The WSWS does not support the Greens and has often and repeatedly sharply criticised their politics. But Künast’s query about the actions of the police is entirely justified. According to prior reports, the 17-year-old attacker was fleeing. He did not have a firearm and had taken no hostages. No information has thus far been provided to suggest an immediate threat to the police or an emergency situation. Why the well-trained officers of the special forces command (SEK) unit could not subdue the young attacker without killing him remains unclear.

The “final and fatal shot,” i.e., the intentional use of lethal force by the police, is strictly regulated by law. It is permitted only when “the use of non-lethal weapons offers no realistic prospect of success.” The security forces are obliged to give an account of the circumstances of the shooting of the attacker.

The strict control of the police and all security forces by parliament is among the fundamental principles of parliamentary democracy. If such parliamentary oversight is abolished, the door is wide open to police arbitrariness and dictatorship.

The arrogant declarations by police union leader Wendt are utterly unacceptable. Wendt obviously cannot wait to shake off parliamentary oversight of the security forces and do away with democratic structures. His denunciation of the chair of the parliamentary legal affairs committee as a “parliamentary smart ass” is an attack on all elected democratic institutions. Wendt is also joining a long reactionary historical tradition.

It is well known that Kaiser Wilhelm II refused to enter the Reichstag, dismissing it as the “Reich’s theatre of apes” or the “gossip shop.” Adolf Hitler described the Reichstag as a “heap of blockheads and weaklings arbitrarily thrown together.” Wendt’s diatribe against “parliamentary wiseacres” recalls this tradition.

The police union leader has repeatedly spouted reactionary and stupid statements. In October 2010, he praised the brutal use of water cannons, batons and pepper spray by the Stuttgart police against demonstrators protesting against the controversial Stuttgart 21 construction project, stating, “The methods used by the police must include weapons which cause pain, only then do they have an effect.” Up to 400 demonstrators were injured at the time.

One year later, Wendt demanded the accelerated introduction of temporary Internet data storage by the state, accusing the federal government of hindering the work of the intelligence agencies. And last year, Wendt demanded a stable border fence to effectively secure Germany’s external borders and direct the flood of refugees in a supposedly orderly manner.

However, his latest attack on the parliamentary system is qualitatively different. Wendt speaks on behalf of sections of the security apparatus that are acting with increasing independence and view parliamentary oversight committees with growing hostility.

Similar behaviour was displayed by security representatives at a parliamentary committee investigating the NSU terrorist attacks. Although it has already been proved that the security agencies had at least two-dozen informants around the right-wing terrorist “National Socialist Underground,” which was responsible for the murder of nine immigrants and a police officer, the security agencies sought to block the work of the investigative committee.

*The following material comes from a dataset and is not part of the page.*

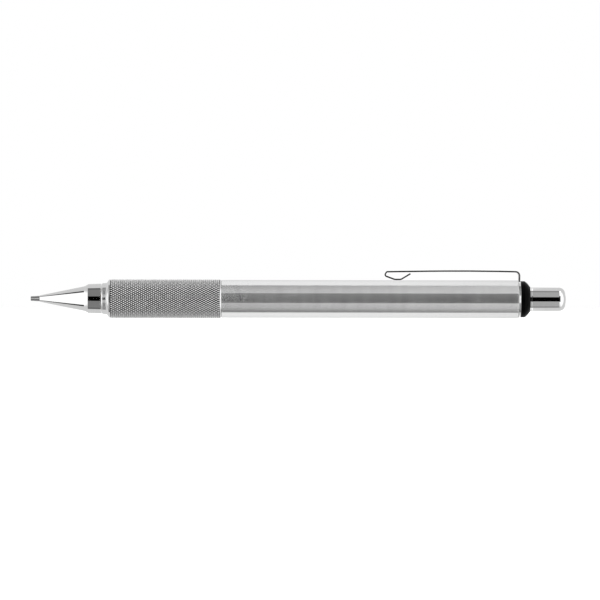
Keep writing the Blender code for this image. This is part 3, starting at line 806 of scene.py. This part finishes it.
def bent_path(corners, step_angle, longest):
    """Points of a line through (station, height, bend radius) corners, with its straights divided."""
    points = [Vector(corners[0][:2])]
    for before, corner, after in zip(corners, corners[1:], corners[2:]):
        here, bend = Vector(corner[:2]), corner[2]
        if bend == 0:
            points.append(here)
            continue
        back = (Vector(before[:2]) - here).normalized()
        ahead = (Vector(after[:2]) - here).normalized()
        half_angle = back.angle(ahead) / 2
        centre = here + (back + ahead).normalized() * bend / math.sin(half_angle)
        start = here + back * bend / math.tan(half_angle) - centre
        end = here + ahead * bend / math.tan(half_angle) - centre
        sweep = -start.angle_signed(end)
        steps = max(1, math.ceil(abs(sweep) / step_angle))
        for number in range(steps + 1):
            points.append(centre + Matrix.Rotation(sweep * number / steps, 2) @ start)
    points.append(Vector(corners[-1][:2]))
    divided = [points[0]]
    for a, b in zip(points, points[1:]):
        parts = max(1, math.ceil((b - a).length / longest))
        divided += [a.lerp(b, part / parts) for part in range(1, parts + 1)]
    return divided


def clip_strip():
    """The clip: one bent strip with rounded edges, from its foot in the ring to its curled toe."""
    hinge = frame_joint("clip_flex")["pos_m"]
    hinge_height = (hinge[2] - AXIS_Z) / MM
    foot = (125.03, 4.40, 0)
    rear_bend = (125.08, hinge_height - 0.27, 1.05)
    arm = [(116.00, 7.21, 320.0), (104.00, 7.18, 320.0), (94.50, 7.04, 70.0)]
    front_bends = [(91.05, 6.98, 0.35), (90.52, 6.00, 0.45)]
    toe = [(93.10, 5.04, 1.60), (94.75, 5.04, 1.00), (97.15, 6.50, 0)]
    path = bent_path([foot, rear_bend, *arm, *front_bends, *toe], math.radians(10), 1.2)
    distances = [0.0]
    for before, after in zip(path, path[1:]):
        distances.append(distances[-1] + (after - before).length)
    half = CLIP_THICKNESS / 2
    shape = bmesh.new()
    rings = []
    for number, point in enumerate(path):
        before, after = path[max(number - 1, 0)], path[min(number + 1, len(path) - 1)]
        along = (after - before).normalized()
        normal = Vector((-along.y, along.x))
        share = distances[number] / distances[-1]
        wide = (CLIP_REAR_WIDTH + (CLIP_FRONT_WIDTH - CLIP_REAR_WIDTH) * share) / 2
        section = eased([(-wide, -half), (wide, -half), (wide, half), (-wide, half)], CLIP_EDGE, True)
        rings.append([
            shape.verts.new(world_point(*(point + normal * up), across)) for across, up in section])
    for first, second in zip(rings, rings[1:]):
        join_rings(shape, first, second)
    shape.faces.new(rings[0])
    shape.faces.new(rings[-1])
    piece = finished(shape, "clip_strip", [CLIP_FINISH], 50)
    piece.visible_glossy = False
    piece.visible_shadow = False
    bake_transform(piece)
    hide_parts("clip_arm")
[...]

Files were shredded, blacked out or withheld. Witnesses refused to answer, became mysteriously ill, received no authorisation to testify from their political superiors or treated the committee with unconcealed arrogance.

Wendt’s agitation against “parliamentary smart asses” makes clear that the security apparatus is increasingly acting independently. Although it is made up of authorities bound by directives, it is functioning as a state within a state.

This development has emerged over a prolonged period. It is directly connected with the return of German militarism, which leading representatives of the federal government announced two-and-a-half years ago. Ever since then, a systematic build-up of the state apparatus has taken place, accompanied by attacks on democratic rights.

Already, the strategy paper “New Power, New Responsibilities,” which prepared the foreign policy shift, contains a lengthy section on the “domestic state dimension of German foreign policy.” It concentrated on the question of how “problems of legitimacy” and opposition from a “sceptical public” could be overcome. In other words: how the opposition to militarism and war could be suppressed.

The return of militarism is directly bound up with the return of police arbitrariness and domestic state repression. It is significant that nobody within the political or media establishment has responded to the police union leader’s reactionary attack.

Instead, Künast was also criticised from her own ranks for the tweet. “In such a situation, only the police can decide and determine how they have to deal with it,” Greens’ foreign policy spokesman Omid Nouripour told N24, adding, “And we must have the fundamental trust that in a difficult situation, they will do the right thing. That can’t be judged from afar.”

Künast’s statement was made “in the heat of the moment,” and had been “not particularly clever,” said Nouripour.